▶ **TASK TO CARRY OUT**:
Your task is to output the data exactly as it stands.

▶ **SUPPLIED MATERIAL**:
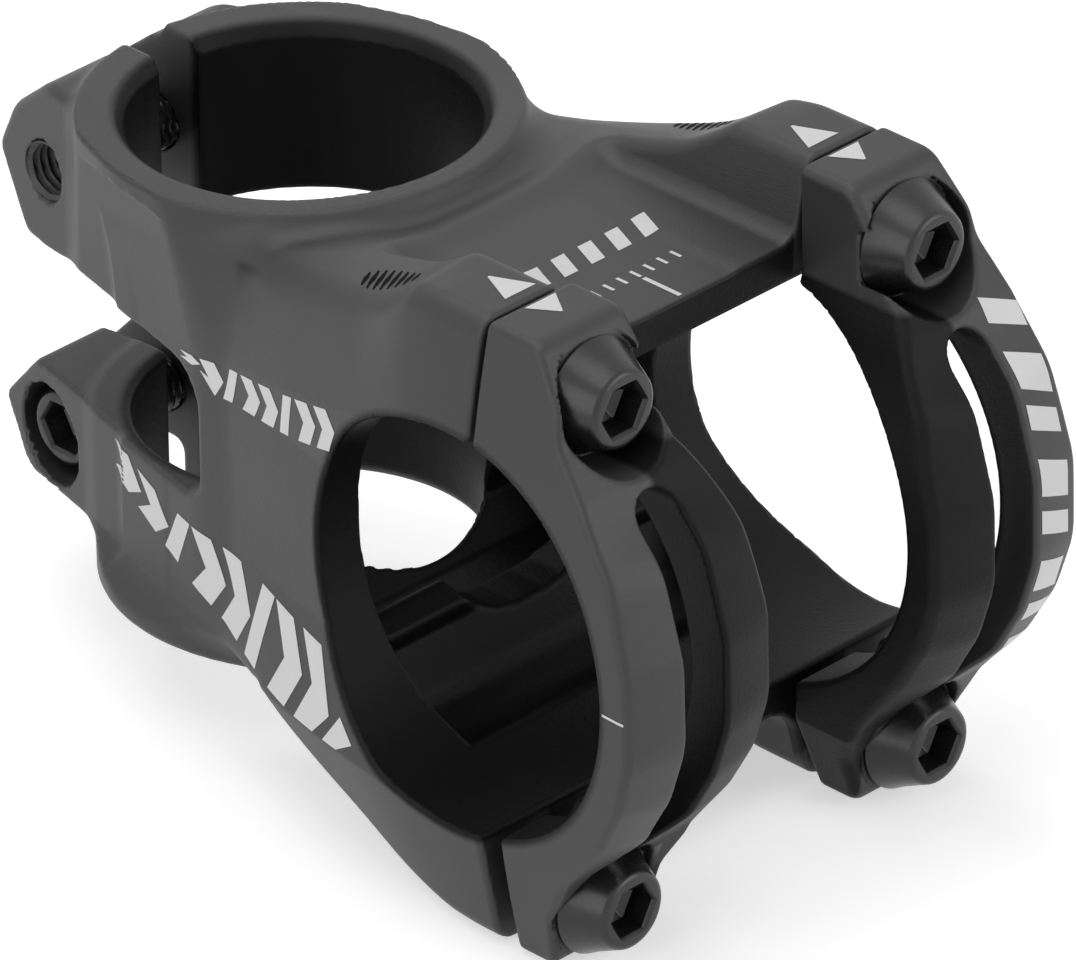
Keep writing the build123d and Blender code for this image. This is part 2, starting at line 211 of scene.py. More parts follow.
HOLLOW = rounded([
    (-40.0, -1.0, 0), (-31.8, 14.5, 0), (-12.6, 11.6, 2.0), (-12.6, -12.7, 1.0), (-15.5, -15.6, 1.0),
    (-19.7, -15.6, 2.0), (-22.8, -9.8, 0.5), (-25.1, -11.3, 0.4), (-24.6, -13.0, 0.4), (-26.6, -17.8, 3.0),
    (-31.0, -19.4, 3.0), (-34.0, -17.4, 0)])


def plan_width(y):
    return soft_min(15.5 - 0.27 * y + 0.012 * np.maximum(y, 0), 17.45 - 0.183 * y, 0.6)


def side_wall(y, z):
    """Half width of the forged body: a wedge in plan that swells toward the crease and toward the spine."""
    forward = ease(-y / 22)
    swell = np.maximum(np.minimum(z, crease(y)) - 6.0, 0) + np.maximum(-8.0 - np.maximum(z, SPINE_Z), 0)
    limit = np.where(z > BAR_Z, 25.5, 24.8)
    wide = soft_min(plan_width(y) + 0.17 * swell * ease((-1.0 - y) / 18), limit, 0.5)
    above = np.maximum(z - crease(y), 0)
    below = np.maximum(SPINE_Z - z, 0)
    lean = 0.03 * (1 - forward) + 0.12 * ease((-3.0 - y) / 10) * ease((y + 34.0) / 8)
    wide = wide - flank(np.maximum(z, BAR_Z)) * forward - lean * above
    return wide - (0.18 + 0.2 * ease((y + 42.0) / 18)) * below - 0.003 * below ** 2


def crease(y):
    """Height of the soft edge along the upper side."""
    return 6.9 - 0.14 * y + 0.0032 * np.minimum(y, 0) ** 2


def underside(y):
    """Height of the beam's lower face."""
    fall = np.clip((y + 38.0) / 23.5, 0, 1) ** 1.5
    return -28.9 + 10.75 * fall


def ridge_height(y):
    """Height of the outer ridges: the saddle, the ramp and the boss's flat top."""
    saddle = 17.95 - 0.247 * (y + 8.0)
    ramp = 22.55 - 0.7265 * (y + 28.5)
    return soft_min(soft_max(saddle, ramp, 1.0), TOP, 0.3)


def top_height(a, y):
    """Height of the top surface before the panel's pocket is cut: a valley, two ridges and an outer slope."""
    centre = 19.55 + 0.75 * ease((-18.2 - y) / 3.6)
    width = np.clip(8.0 + 0.36 * (y + 22.0), 7.0, 11.5)
    ridge = ridge_height(y)
    back = np.clip(y + 34.0, 0, 23.0)
    fall = OUTER_FALL * (0.7 * ease((y + 37.0) / 3) + 0.14 * back + 0.0025 * back ** 2)
    fall = fall * ease((-8.0 - y) / 9)
    outward = np.clip((a - RIDGE_A) / (plan_width(y) - 14.0), 0, 1.3)
    return centre + (ridge - centre) * ease((a - 5.0) / width) - fall * outward ** 1.5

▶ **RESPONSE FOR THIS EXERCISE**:
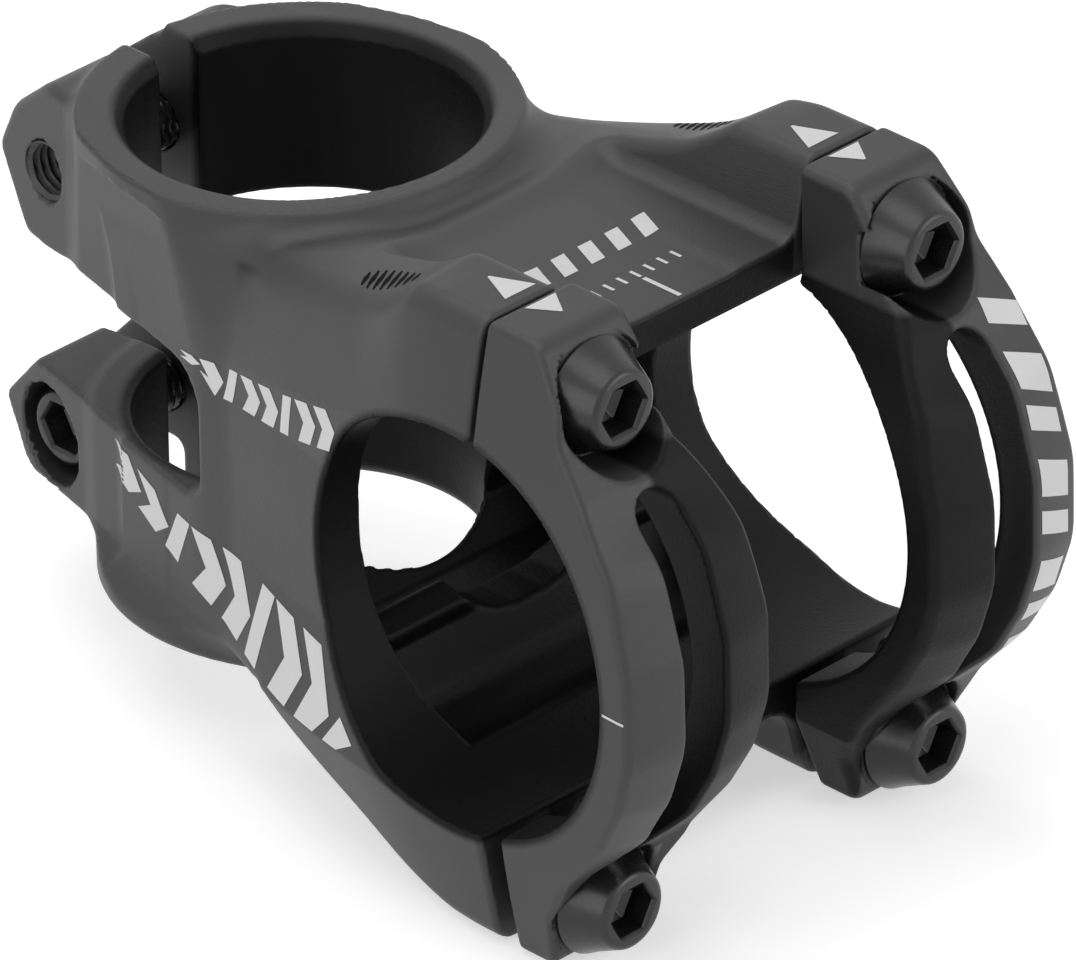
Keep writing the build123d and Blender code for this image. This is part 2, starting at line 211 of scene.py. More parts follow.
HOLLOW = rounded([
    (-40.0, -1.0, 0), (-31.8, 14.5, 0), (-12.6, 11.6, 2.0), (-12.6, -12.7, 1.0), (-15.5, -15.6, 1.0),
    (-19.7, -15.6, 2.0), (-22.8, -9.8, 0.5), (-25.1, -11.3, 0.4), (-24.6, -13.0, 0.4), (-26.6, -17.8, 3.0),
    (-31.0, -19.4, 3.0), (-34.0, -17.4, 0)])


def plan_width(y):
    return soft_min(15.5 - 0.27 * y + 0.012 * np.maximum(y, 0), 17.45 - 0.183 * y, 0.6)


def side_wall(y, z):
    """Half width of the forged body: a wedge in plan that swells toward the crease and toward the spine."""
    forward = ease(-y / 22)
    swell = np.maximum(np.minimum(z, crease(y)) - 6.0, 0) + np.maximum(-8.0 - np.maximum(z, SPINE_Z), 0)
    limit = np.where(z > BAR_Z, 25.5, 24.8)
    wide = soft_min(plan_width(y) + 0.17 * swell * ease((-1.0 - y) / 18), limit, 0.5)
    above = np.maximum(z - crease(y), 0)
    below = np.maximum(SPINE_Z - z, 0)
    lean = 0.03 * (1 - forward) + 0.12 * ease((-3.0 - y) / 10) * ease((y + 34.0) / 8)
    wide = wide - flank(np.maximum(z, BAR_Z)) * forward - lean * above
    return wide - (0.18 + 0.2 * ease((y + 42.0) / 18)) * below - 0.003 * below ** 2


def crease(y):
    """Height of the soft edge along the upper side."""
    return 6.9 - 0.14 * y + 0.0032 * np.minimum(y, 0) ** 2


def underside(y):
    """Height of the beam's lower face."""
    fall = np.clip((y + 38.0) / 23.5, 0, 1) ** 1.5
    return -28.9 + 10.75 * fall


def ridge_height(y):
    """Height of the outer ridges: the saddle, the ramp and the boss's flat top."""
    saddle = 17.95 - 0.247 * (y + 8.0)
    ramp = 22.55 - 0.7265 * (y + 28.5)
    return soft_min(soft_max(saddle, ramp, 1.0), TOP, 0.3)


def top_height(a, y):
    """Height of the top surface before the panel's pocket is cut: a valley, two ridges and an outer slope."""
    centre = 19.55 + 0.75 * ease((-18.2 - y) / 3.6)
    width = np.clip(8.0 + 0.36 * (y + 22.0), 7.0, 11.5)
    ridge = ridge_height(y)
    back = np.clip(y + 34.0, 0, 23.0)
    fall = OUTER_FALL * (0.7 * ease((y + 37.0) / 3) + 0.14 * back + 0.0025 * back ** 2)
    fall = fall * ease((-8.0 - y) / 9)
    outward = np.clip((a - RIDGE_A) / (plan_width(y) - 14.0), 0, 1.3)
    return centre + (ridge - centre) * ease((a - 5.0) / width) - fall * outward ** 1.5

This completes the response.